The company is well equipped for continued profitable growth. There are many strategic, marketing and sales initiatives in progress, and we continue to pay significant attention to technology and product development, and continuous improvement of our production efficiency and operating margin. In addition, in 2013 there will be continued investment in more efficient production, sales force, engineering capacity and supplementary acquisitions that contribute to strengthening our market positions. Against this background, we anticipate that 2013 will develop as a good year for the company, with continued profitable growth.


We look back on a successful 2012. On behalf of the Management Board, I would like to sincerely thank all of our employees, customers and partners for this achievement. I am fully confident that we will also be able to present ourselves during the coming year as an innovative, good profitable, market-driven company that is continuing to improve its performance."


Financial resultsRevenue Revenue amounted to EUR 2,024.5 million (2011: EUR 1,937.4 million), an increase of 5%.


Added-value The added-value (revenue minus raw materials and work subcontracted) amounted to EUR 1,197.1 million, or 59.1% of revenue (2011: EUR 1,145.9 million, or 59.1% of revenue).

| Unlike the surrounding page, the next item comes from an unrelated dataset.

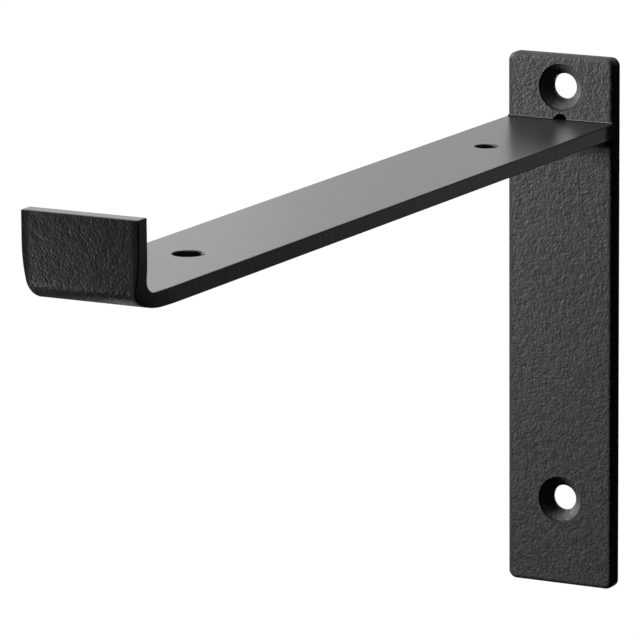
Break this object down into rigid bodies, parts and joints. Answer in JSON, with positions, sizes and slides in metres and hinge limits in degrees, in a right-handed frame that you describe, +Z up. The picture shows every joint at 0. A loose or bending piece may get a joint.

Operating profit The operating profit before depreciation and amortisation (EBITDA) increased by 6% to EUR 296.1 million (2011: EUR 279.4 million). The EBITDA margin amounted to 14.6% of revenue (2011:14.4%) at Industrial Services 18.6% (2011: 18.6%), and at Flow Control 13.0% (2011: 12.6%).

Depreciation and amortisation amounted to EUR 94.0 million (2011: EUR 84.9 million).The operating profit after depreciation and before amortisation (EBITA) increased by 5% toEUR 219.1 million (2011: EUR 208.9 million). The EBITA margin amounted to 10.8% of revenue (2011:10.8%). Industrial Services achieved an EBITA margin of 13.4% (2011: 13.8%), and Flow Control achieved an EBITA margin of 9.8% (2011: 9.5%).


Net finance cost Net finance cost amounted to EUR 20.2 million (2011: EUR 26.6 million); net interest cost was EUR 20.5 million (2011: EUR 23.0 million). This decrease was thanks to the average lower interest rates and lower surcharges of the banks because of the improved leverage ratio.


Tax on profits The total tax on profits was EUR 45.9 million (2011: EUR 36.3 million); the effective tax rate was 25.2% (2011: 21.6%). The relatively low tax rate in 2011 was particularly the result of (non- recurring) contributions from tax credits from previous years, the use of offsetting for losses, and decreasing European tax rates.


Net profit Net profit before amortisation amounted to EUR 152.1 million (2011: EUR 145.8 million), an increase of 4%. Earnings per share before amortisation were EUR 1.40 (2011: EUR 1.36), an increase of 3%.


Dividend proposal The number of shares issued at the end of 2012 was 109.4 million (at the end of 2011: 108.1 million). The increase was the result of the stock dividend for 2011. It will be proposed to the General Meeting that the dividend for 2012 be set at EUR 0.35 in cash per share, or in shares, according to the shareholder's preference. This means that Aalberts Industries is continuing its policy to pay approximately 25% of the realised net profit before amortisation as dividend. This implies an increase of 3% compared to 2011 (EUR 0.34). The stock dividend will be fixed on 17 May 2013 after close of trading on the basis of the volume-weighted average share price of all traded shares in Aalberts Industries N.V. as at 13, 14, 15, 16, and 17 May 2013, in such a way that the value of the dividend in shares is virtually equivalent to the value of the cash dividend.


Capital expenditure and cash flow Capital expenditure amounted to EUR 103.6 million (2011: EUR 84.3 million), of which EUR 56.5 million was at Industrial Services and EUR 47.1 million at Flow Control. At the end of 2012, net working capital amounted to EUR 370.0 million, 18.3% of revenue (at the end of 2011: EUR 345.4 million, or 17.3%).

The cash flow from operations increased by 9% to EUR 271.4 million (2011: EUR 250.0 million). The cash flow (net profit plus depreciation and amortisation) increased by 6% to EUR 229.1 million (2011:EUR 216.3 million). This clearly indicates the strong cash flow generating ability of Aalberts Industries.


Balance sheet ratios At the end of 2012, total equity amounted to EUR 980.0 million (2011: EUR 858.5 million), 50.1% of the balance sheet total (2011: 44.4%). Solid balance sheet ratios were thus maintained, which is also evidenced by the development of the three ratios important for the company: the leverage ratio improved from 2.0 to 1.8; the interest cover ratio went from 12.9 to 14.4, and the gearing was 0.6 compared to 0.7 in 2011.